Mainland China and Taiwan Eying LED Development

Recently, mainland China and Taiwan major LED manufacturers have paid more attention on the strategy to depeen LED development.

As we know, China’s  National Development and Reform Commission (NDRC) has announced its plans to phase out incandescent lamps within five years, including phasing out incandescent lamps starting with ≥100W by Oct. 2012, then ≥60W by Oct. 2014, and then ≥15W by Oct. 2016,seen as providing important visibility into the nation's burgeoning market for LEDs.

For Taiwan major LED manufacturers ,they are pushing their government to strengthen their leading position in LED industry due to the threathen comes from mainland China and South Korea.

According  to M.S. Kung from the Taiwan Institute of Economic Research, compare to mainland China , Taiwan doesn't have a large and strong end-market for LED devices -- but government funding for Taiwanese LED makers would generate "branding" and ensure steady demand from domestic contract manufacturers.

"But branding requires a strong patent portfolio to compete globally, so the government has to financially support manufacturers’ patent projects," he said, quoted by the Taiwan Economic News.

"Brain drain" to the mainland is also an issue, noted ITRI's Y.J. Chan, as China bolsters its own LED industry with Taiwanese engineering talent. Unless firms partner with rivals in China to reenergize the island's LED industry, it will lose out within two years, he said.

According to  Taiwan Economic News , Many Taiwanese LED makers such as Epistar, Genesis Photonics, Arima, LiteOn, Everlight, Ledtech, Lextar, and Ligitek are making inroads into mainland China
and business has been brisk from Japan since the March 11 disaster.)

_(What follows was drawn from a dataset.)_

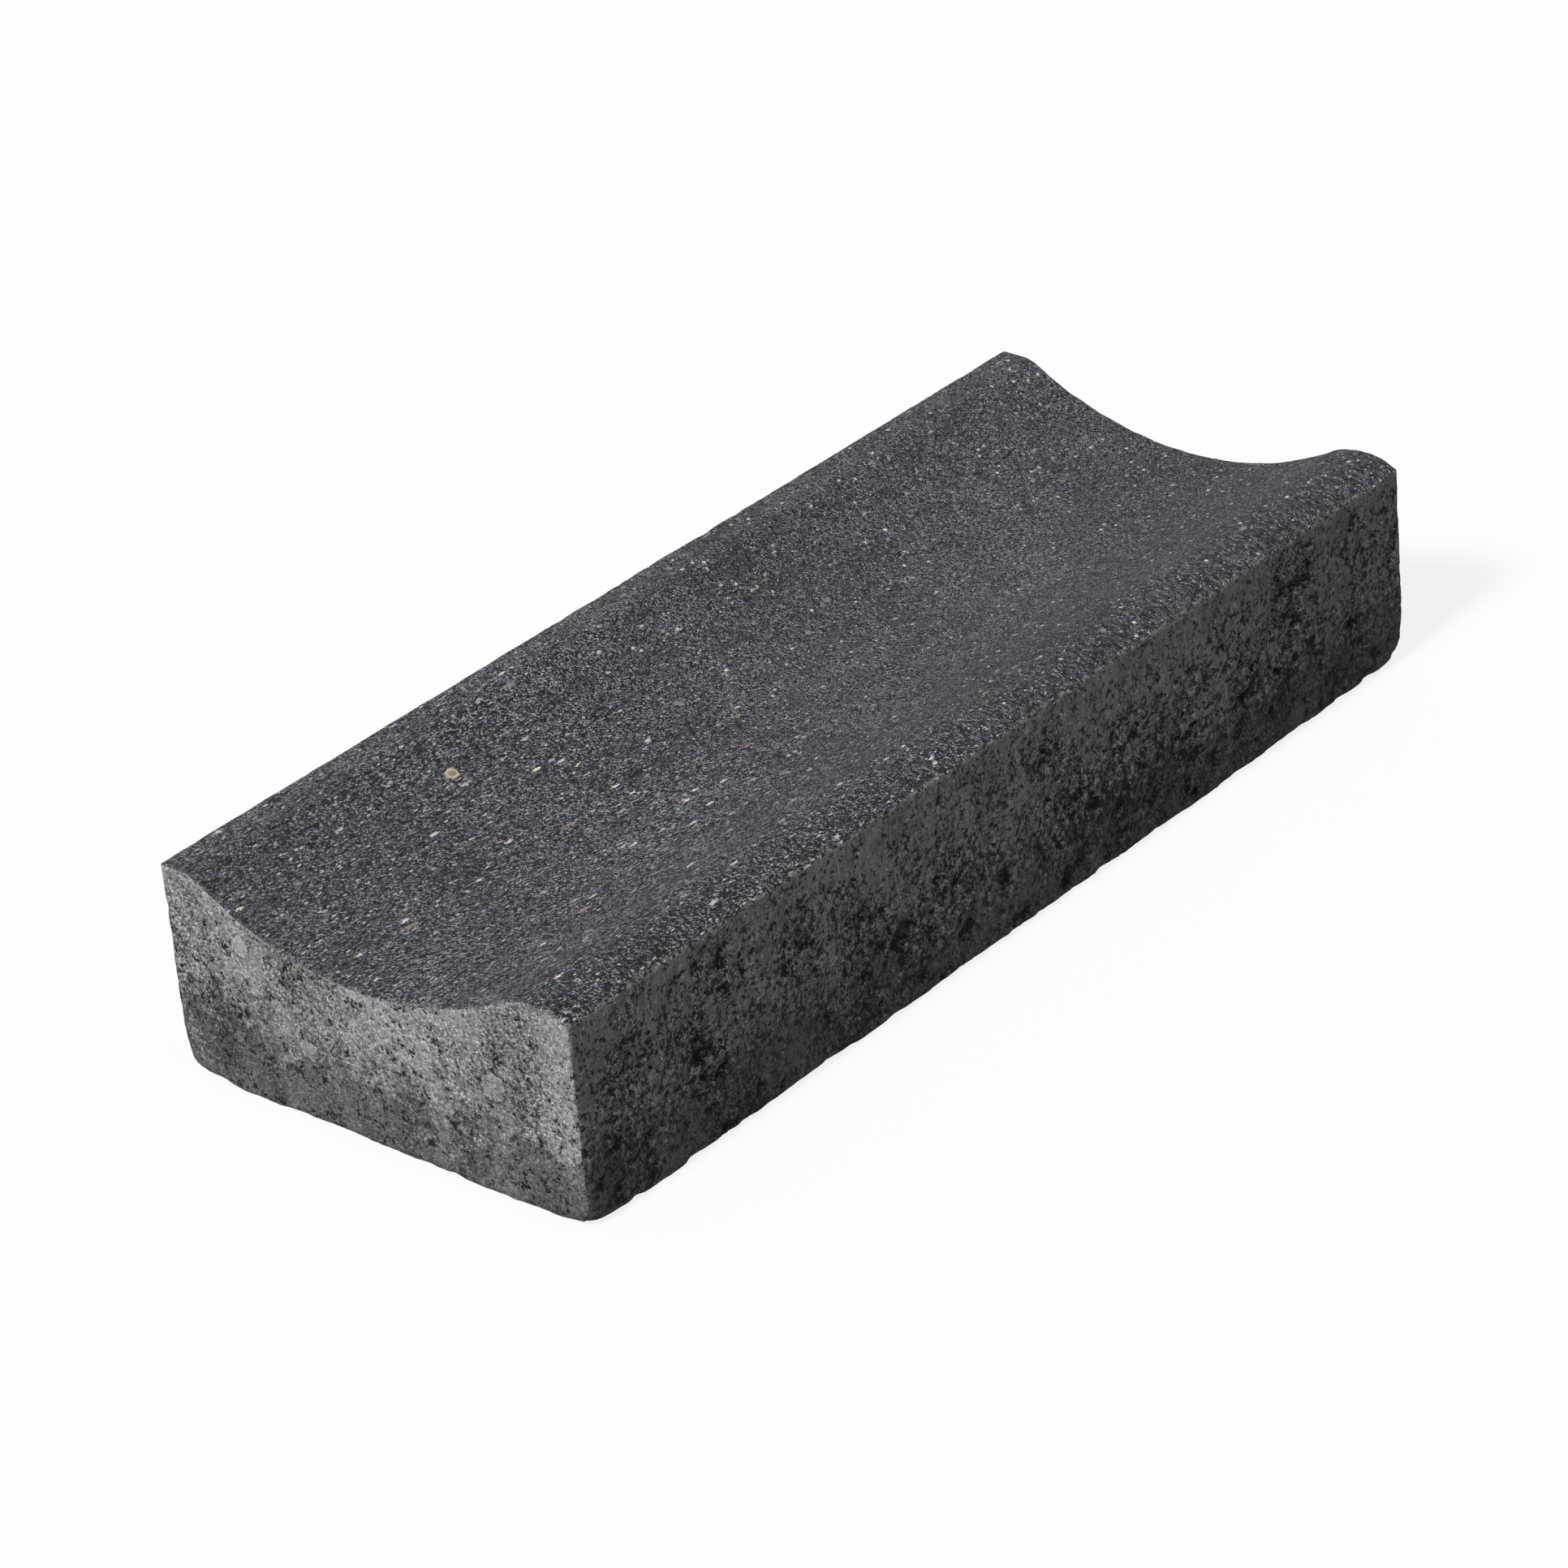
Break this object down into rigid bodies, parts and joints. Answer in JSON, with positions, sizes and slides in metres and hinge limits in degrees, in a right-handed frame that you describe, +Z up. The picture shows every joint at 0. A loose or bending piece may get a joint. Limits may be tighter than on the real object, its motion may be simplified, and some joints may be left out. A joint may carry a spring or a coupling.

Additionally, South Korea is also a strong rival  in LEDs/LED backlights, and in fact it  surpassed Taiwan in 2009 to be the No.2 LED supplier, noted Y.F. Yeh of Everlight Electronic. China, South Korea, and Japan all offer LED subsidies, he noted. Taiwan needs to do more to spur adoption of LEDs; it's already replaced thousands of traffic lights and streetlights, and is planning its own phase-out for ≥25W incandescent bulbs next year.

Taiwan's LED production value is projected at NT$198B (US$6.6B) in 2011, calculates the Ministry of Economic Affairs (MOEA), though growth has slowed dramatically: 103% in 2009, 74% in 2010, and now less than 22% in 2011.

The government does expect to budget NT$330M ($11M) to finance LED lighting projects in fiscal 2012, between streetlights and indoor lighting projects.